Given instruction
Output the material below in its entirety, exactly as given.

##### Available records

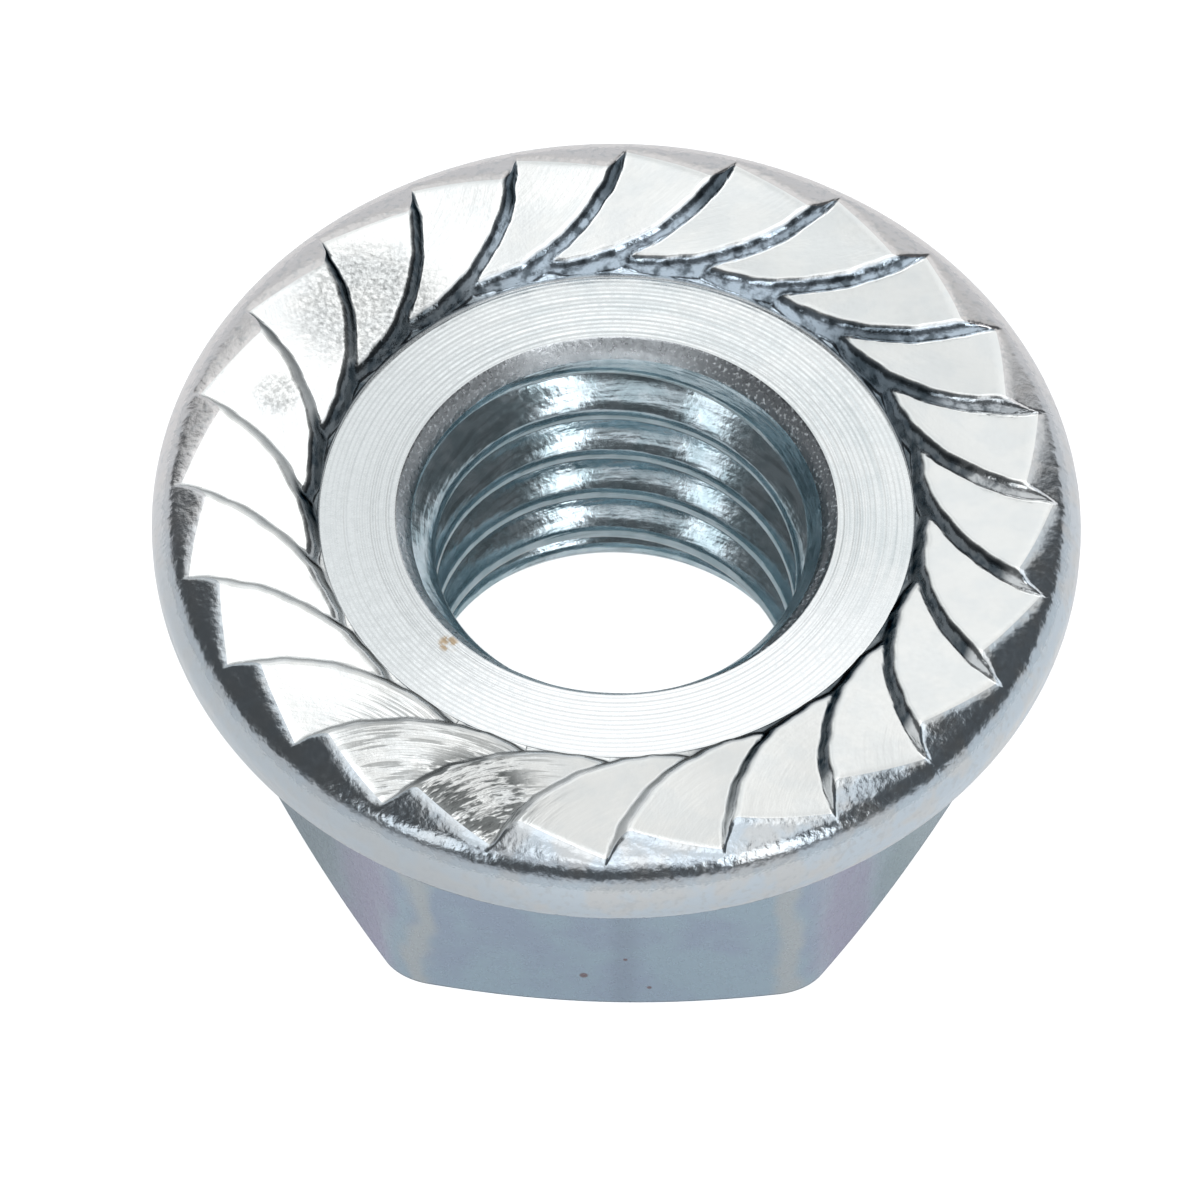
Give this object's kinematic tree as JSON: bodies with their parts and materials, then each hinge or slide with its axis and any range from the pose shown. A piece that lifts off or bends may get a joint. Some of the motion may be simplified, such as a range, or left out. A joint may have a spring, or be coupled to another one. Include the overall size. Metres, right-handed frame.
{
  "type": "serrated flange nut",
  "caption": "Hexagon nut with a round flange whose bearing face carries raked, swept locking teeth around a turned ring and a through thread.",
  "frame": {"origin": "centre of the hexagon's end face, on the thread axis; the nut stands on this face", "axes": "+Z along the thread axis, from the hexagon end towards the serrated bearing face; two of the hexagon's flats face -Y and +Y"},
  "size_m": [0.017, 0.017, 0.0076],
  "materials": {
    "zinc": "bright blue-white zinc plating on forged steel"
  },
  "bodies": {
    "root": {"flange_nut": "zinc"}
  },
  "joints": []
}
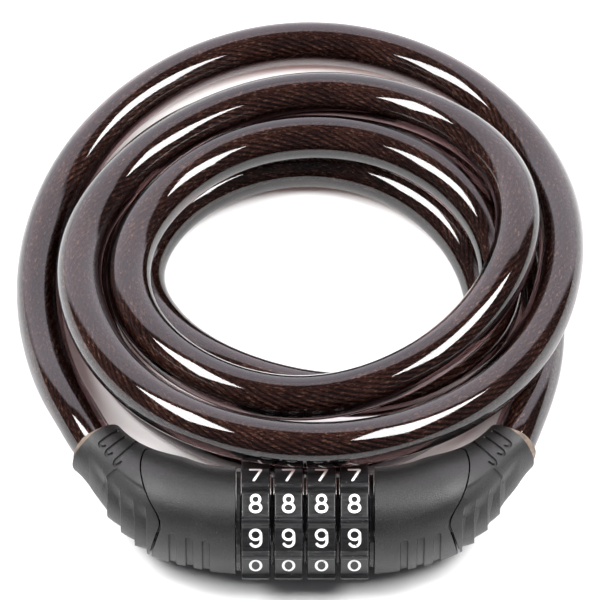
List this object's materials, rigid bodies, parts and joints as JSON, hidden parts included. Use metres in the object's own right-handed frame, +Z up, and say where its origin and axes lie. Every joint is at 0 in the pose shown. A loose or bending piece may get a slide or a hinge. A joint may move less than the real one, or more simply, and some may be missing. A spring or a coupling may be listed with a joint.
{
  "type": "combination cable lock",
  "caption": "Combination lock barrel with number dials between two bent housings, and a coiled jacketed steel cable that joins its ends; the bolt side pulls off when the code gates line up.",
  "frame": {"origin": "on the resting surface, under the centre of the lock's own box (without the cable)", "axes": "+X along the barrel from the bolt housing to the fixed housing, +Y from the lock towards the middle of the coil, +Z up"},
  "size_m": [0.1521, 0.1859, 0.0437],
  "materials": {
    "matt_black_abs": "fine spark-eroded texture, matt black",
    "satin_black_dial": "satin black with raised ribs",
    "plated_steel": "bright zinc plate",
    "brass": "stamped, tumbled",
    "zinc_die_cast": "as cast",
    "grommet_rubber": "soft, matt",
    "smoke_black_pvc": "glossy smoke-tinted clear jacket over dark strands"
  },
  "bodies": {
    "lock_side": {"lock_housing": "matt_black_abs", "lock_end_cover": "matt_black_abs", "lock_core": "zinc_die_cast", "dial_retainer": "satin_black_dial", "thrust_ring": "satin_black_dial", "spacer_ring_1": "satin_black_dial", "spacer_ring_2": "satin_black_dial", "spacer_ring_3": "satin_black_dial", "detent_leaf_spring": "plated_steel", "detent_ball_1": "plated_steel", "detent_ball_2": "plated_steel", "detent_ball_3": "plated_steel", "detent_ball_4": "plated_steel", "lock_anchor": "zinc_die_cast", "lock_anchor_pin": "plated_steel", "lock_ferrule": "plated_steel", "lock_cable_seal": "grommet_rubber", "cable_jacket": "smoke_black_pvc", "cable_core": "plated_steel"},
    "bolt_side": {"bolt_housing": "matt_black_abs", "bolt_end_cover": "matt_black_abs", "bolt": "plated_steel", "bolt_anchor": "zinc_die_cast", "bolt_anchor_pin": "plated_steel", "bolt_ferrule": "plated_steel", "bolt_cable_seal": "grommet_rubber"},
    "dial_1": {"number_dial_1": "satin_black_dial", "code_ring_1": "brass"},
    "dial_2": {"number_dial_2": "satin_black_dial", "code_ring_2": "brass"},
    "dial_3": {"number_dial_3": "satin_black_dial", "code_ring_3": "brass"},
    "dial_4": {"number_dial_4": "satin_black_dial", "code_ring_4": "brass"}
  },
  "joints": [
    {"name": "bolt_slide", "type": "slide", "parent": "lock_side", "child": "bolt_side", "axis": [-1, 0, 0], "range_m": [0, 0.038], "deforming": ["cable_jacket", "cable_core"]},
    {"name": "dial_1_turn", "type": "hinge", "parent": "lock_side", "child": "dial_1", "pos_m": [0, -0.0065, 0.0169], "axis": [1, 0, 0], "continuous": true},
    {"name": "dial_2_turn", "type": "hinge", "parent": "lock_side", "child": "dial_2", "pos_m": [0, -0.0065, 0.0169], "axis": [1, 0, 0], "continuous": true},
    {"name": "dial_3_turn", "type": "hinge", "parent": "lock_side", "child": "dial_3", "pos_m": [0, -0.0065, 0.0169], "axis": [1, 0, 0], "continuous": true},
    {"name": "dial_4_turn", "type": "hinge", "parent": "lock_side", "child": "dial_4", "pos_m": [0, -0.0065, 0.0169], "axis": [1, 0, 0], "continuous": true}
  ]
}
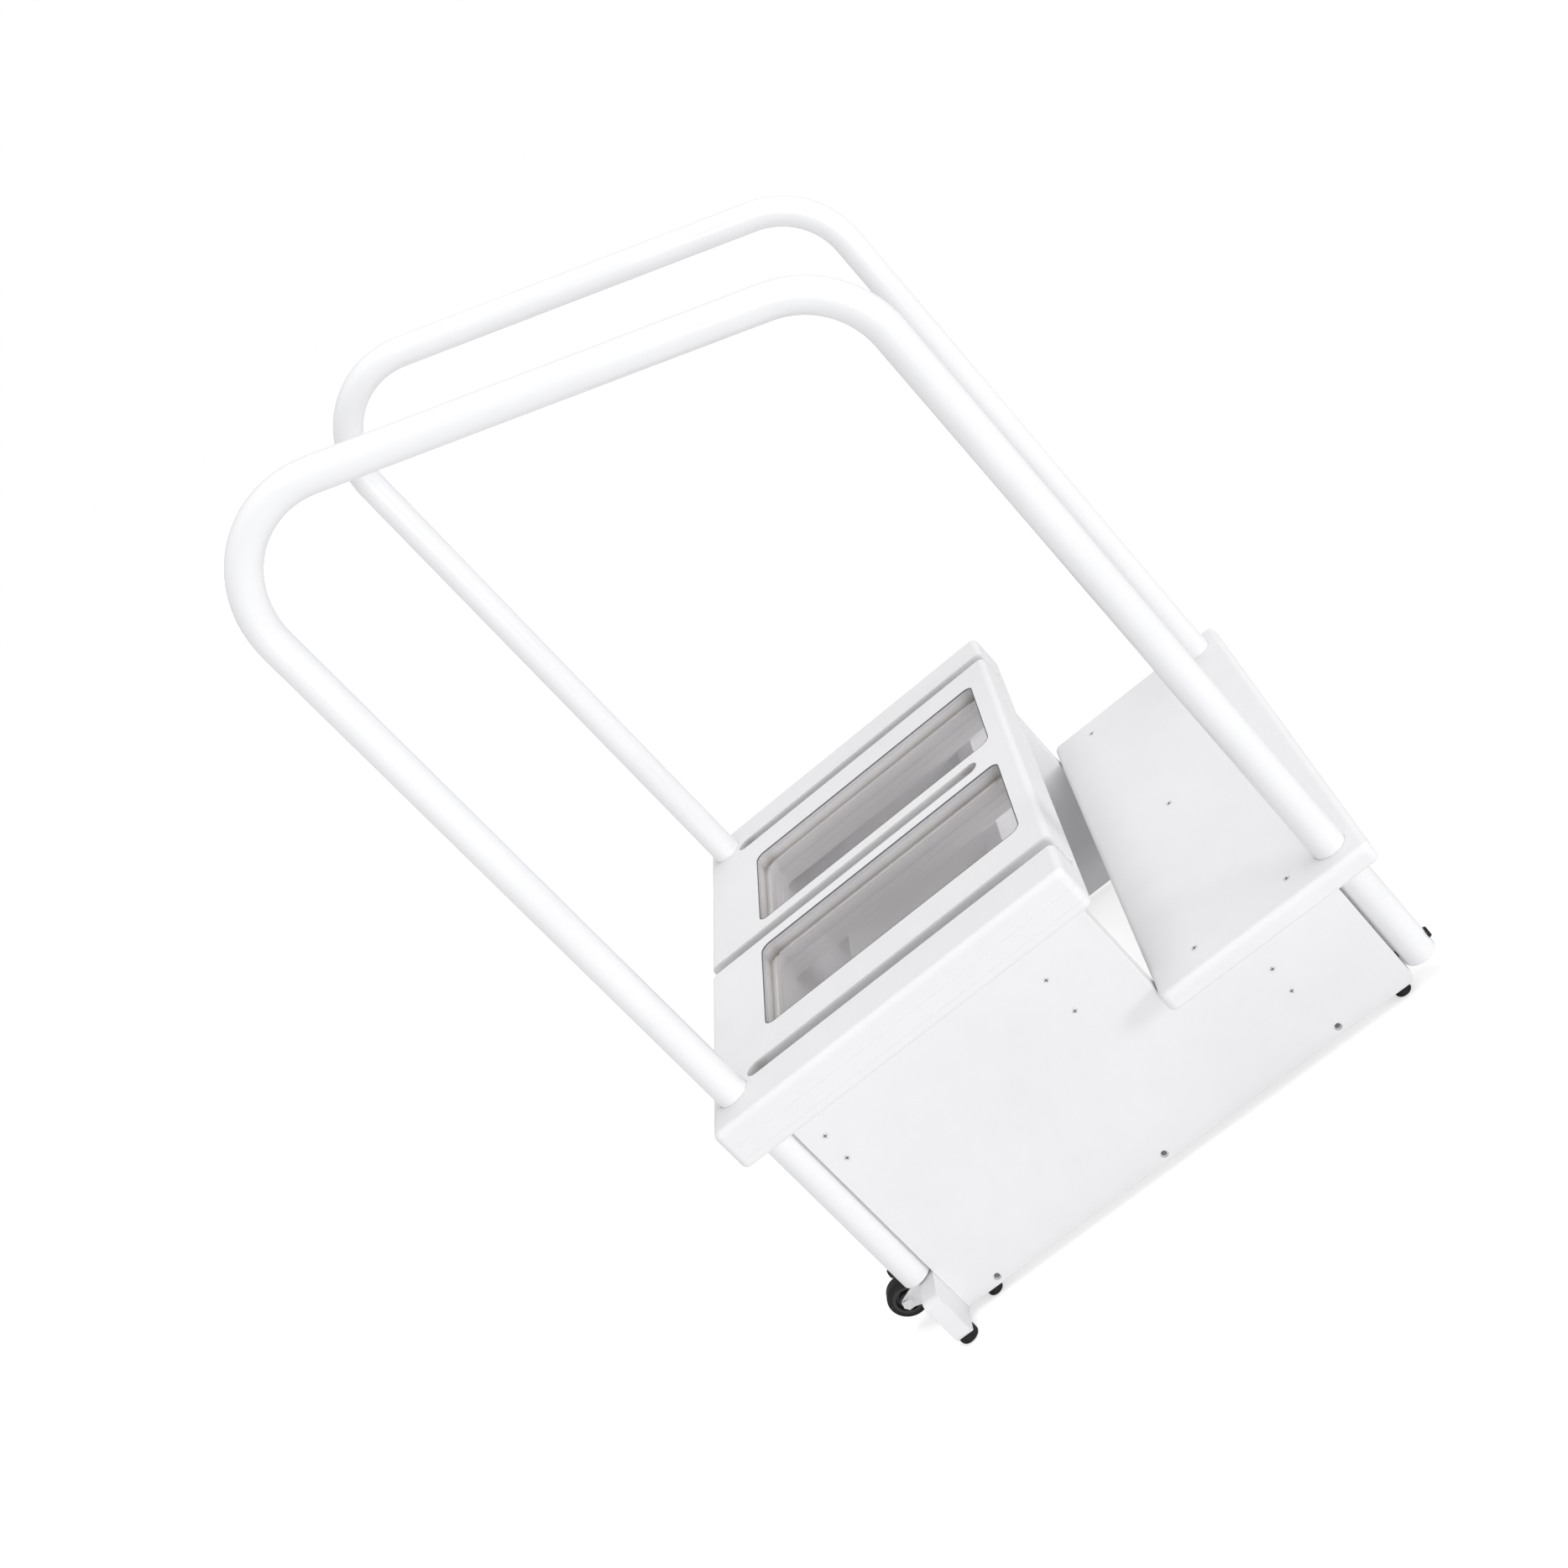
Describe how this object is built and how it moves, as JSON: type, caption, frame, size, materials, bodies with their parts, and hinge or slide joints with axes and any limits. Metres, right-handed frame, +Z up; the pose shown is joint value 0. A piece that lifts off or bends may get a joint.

##########

Solution to the exercise
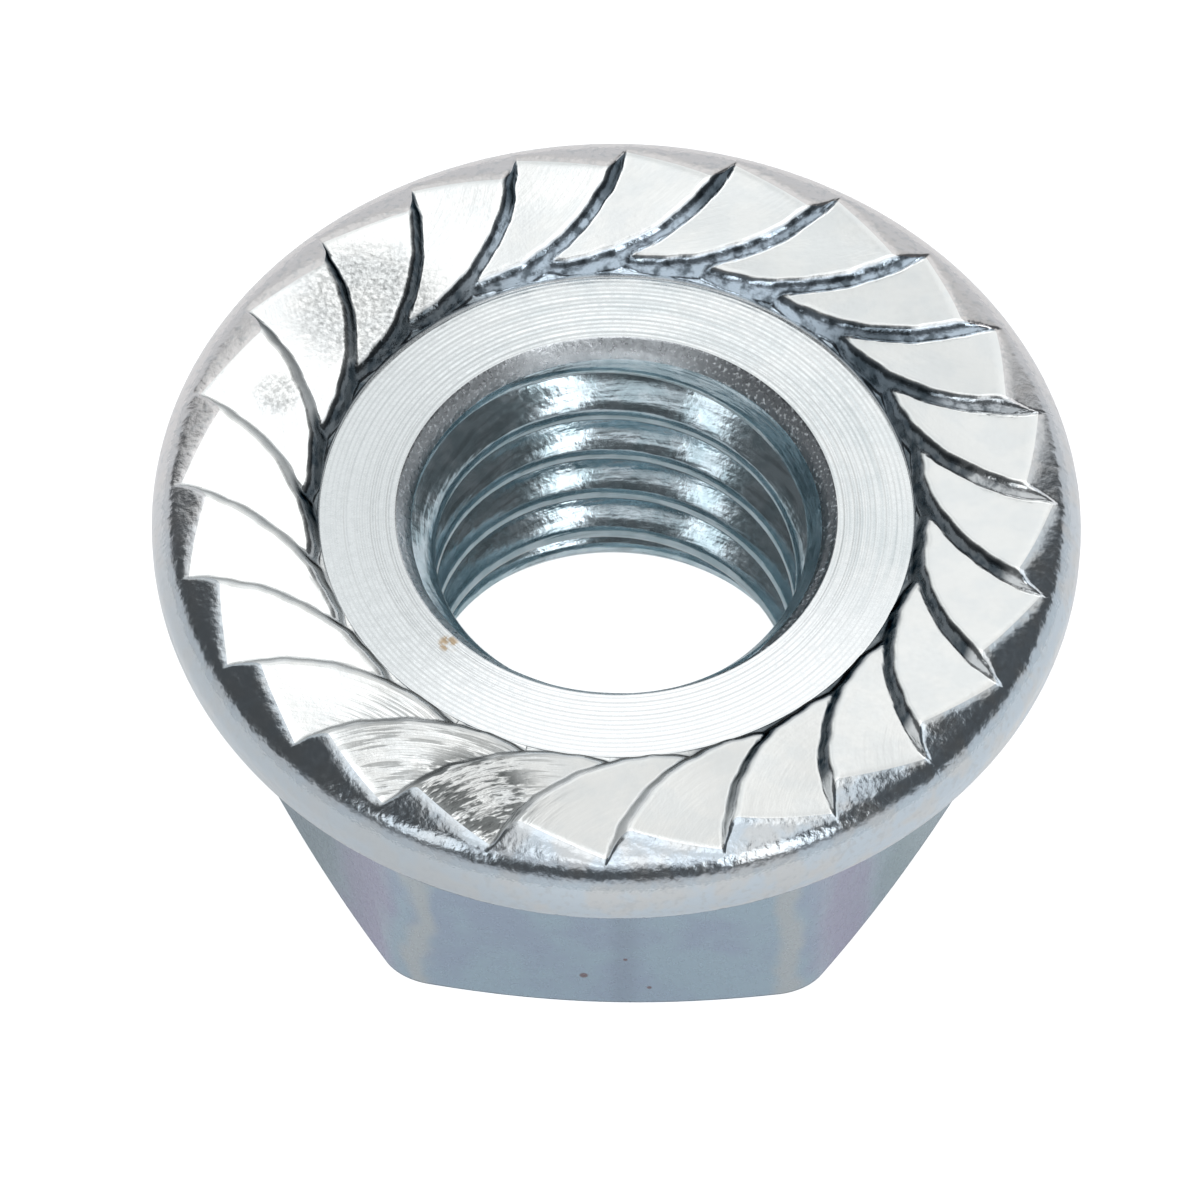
Give this object's kinematic tree as JSON: bodies with their parts and materials, then each hinge or slide with its axis and any range from the pose shown. A piece that lifts off or bends may get a joint. Some of the motion may be simplified, such as a range, or left out. A joint may have a spring, or be coupled to another one. Include the overall size. Metres, right-handed frame.
{
  "type": "serrated flange nut",
  "caption": "Hexagon nut with a round flange whose bearing face carries raked, swept locking teeth around a turned ring and a through thread.",
  "frame": {"origin": "centre of the hexagon's end face, on the thread axis; the nut stands on this face", "axes": "+Z along the thread axis, from the hexagon end towards the serrated bearing face; two of the hexagon's flats face -Y and +Y"},
  "size_m": [0.017, 0.017, 0.0076],
  "materials": {
    "zinc": "bright blue-white zinc plating on forged steel"
  },
  "bodies": {
    "root": {"flange_nut": "zinc"}
  },
  "joints": []
}
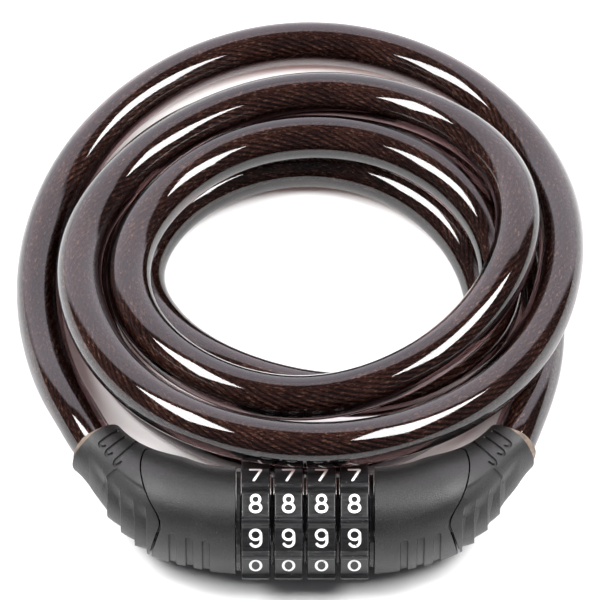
List this object's materials, rigid bodies, parts and joints as JSON, hidden parts included. Use metres in the object's own right-handed frame, +Z up, and say where its origin and axes lie. Every joint is at 0 in the pose shown. A loose or bending piece may get a slide or a hinge. A joint may move less than the real one, or more simply, and some may be missing. A spring or a coupling may be listed with a joint.
{
  "type": "combination cable lock",
  "caption": "Combination lock barrel with number dials between two bent housings, and a coiled jacketed steel cable that joins its ends; the bolt side pulls off when the code gates line up.",
  "frame": {"origin": "on the resting surface, under the centre of the lock's own box (without the cable)", "axes": "+X along the barrel from the bolt housing to the fixed housing, +Y from the lock towards the middle of the coil, +Z up"},
  "size_m": [0.1521, 0.1859, 0.0437],
  "materials": {
    "matt_black_abs": "fine spark-eroded texture, matt black",
    "satin_black_dial": "satin black with raised ribs",
    "plated_steel": "bright zinc plate",
    "brass": "stamped, tumbled",
    "zinc_die_cast": "as cast",
    "grommet_rubber": "soft, matt",
    "smoke_black_pvc": "glossy smoke-tinted clear jacket over dark strands"
  },
  "bodies": {
    "lock_side": {"lock_housing": "matt_black_abs", "lock_end_cover": "matt_black_abs", "lock_core": "zinc_die_cast", "dial_retainer": "satin_black_dial", "thrust_ring": "satin_black_dial", "spacer_ring_1": "satin_black_dial", "spacer_ring_2": "satin_black_dial", "spacer_ring_3": "satin_black_dial", "detent_leaf_spring": "plated_steel", "detent_ball_1": "plated_steel", "detent_ball_2": "plated_steel", "detent_ball_3": "plated_steel", "detent_ball_4": "plated_steel", "lock_anchor": "zinc_die_cast", "lock_anchor_pin": "plated_steel", "lock_ferrule": "plated_steel", "lock_cable_seal": "grommet_rubber", "cable_jacket": "smoke_black_pvc", "cable_core": "plated_steel"},
    "bolt_side": {"bolt_housing": "matt_black_abs", "bolt_end_cover": "matt_black_abs", "bolt": "plated_steel", "bolt_anchor": "zinc_die_cast", "bolt_anchor_pin": "plated_steel", "bolt_ferrule": "plated_steel", "bolt_cable_seal": "grommet_rubber"},
    "dial_1": {"number_dial_1": "satin_black_dial", "code_ring_1": "brass"},
    "dial_2": {"number_dial_2": "satin_black_dial", "code_ring_2": "brass"},
    "dial_3": {"number_dial_3": "satin_black_dial", "code_ring_3": "brass"},
    "dial_4": {"number_dial_4": "satin_black_dial", "code_ring_4": "brass"}
  },
  "joints": [
    {"name": "bolt_slide", "type": "slide", "parent": "lock_side", "child": "bolt_side", "axis": [-1, 0, 0], "range_m": [0, 0.038], "deforming": ["cable_jacket", "cable_core"]},
    {"name": "dial_1_turn", "type": "hinge", "parent": "lock_side", "child": "dial_1", "pos_m": [0, -0.0065, 0.0169], "axis": [1, 0, 0], "continuous": true},
    {"name": "dial_2_turn", "type": "hinge", "parent": "lock_side", "child": "dial_2", "pos_m": [0, -0.0065, 0.0169], "axis": [1, 0, 0], "continuous": true},
    {"name": "dial_3_turn", "type": "hinge", "parent": "lock_side", "child": "dial_3", "pos_m": [0, -0.0065, 0.0169], "axis": [1, 0, 0], "continuous": true},
    {"name": "dial_4_turn", "type": "hinge", "parent": "lock_side", "child": "dial_4", "pos_m": [0, -0.0065, 0.0169], "axis": [1, 0, 0], "continuous": true}
  ]
}
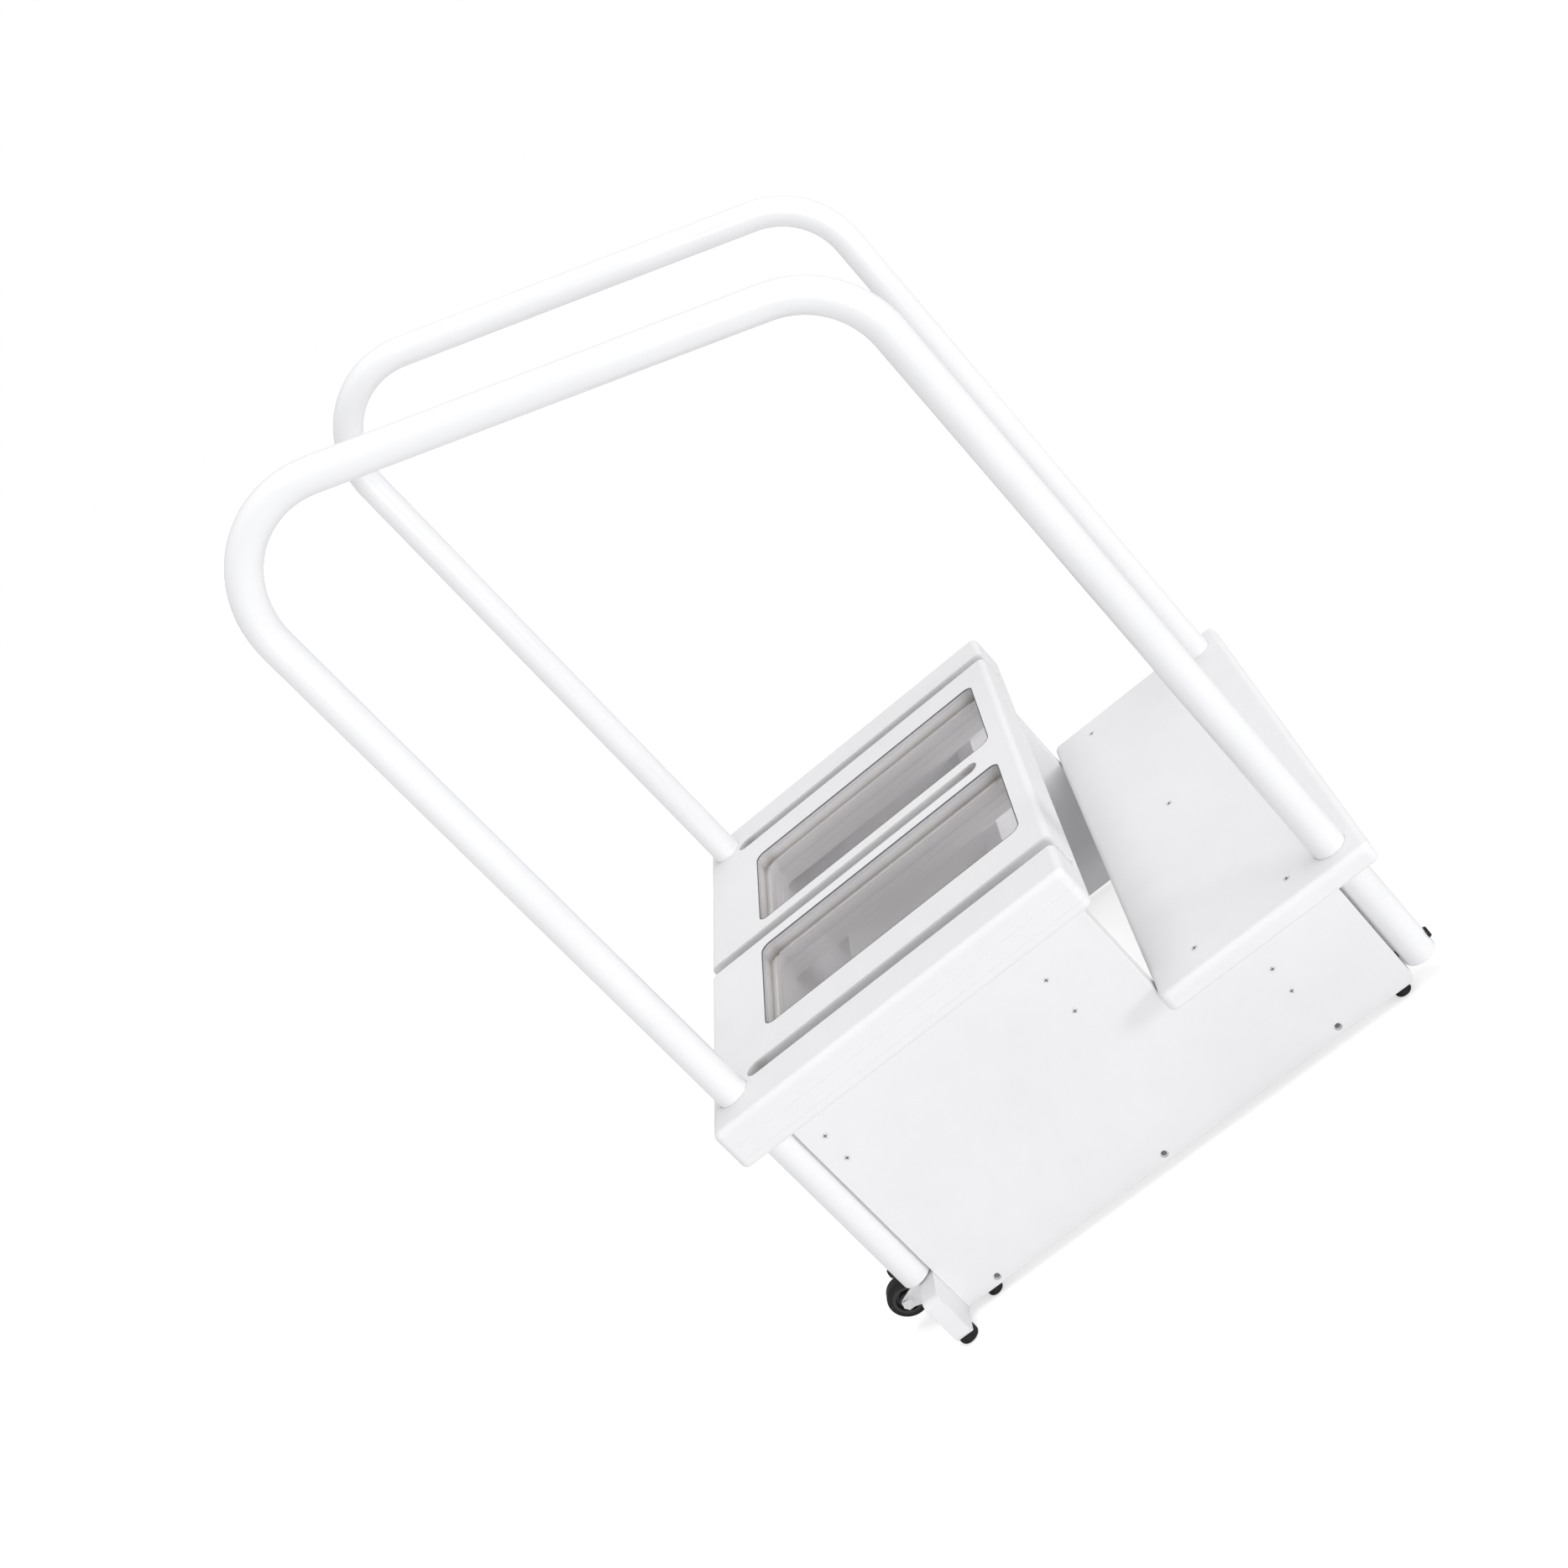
Describe how this object is built and how it moves, as JSON: type, caption, frame, size, materials, bodies with their parts, and hinge or slide joints with axes and any limits. Metres, right-handed frame, +Z up; the pose shown is joint value 0. A piece that lifts off or bends may get a joint.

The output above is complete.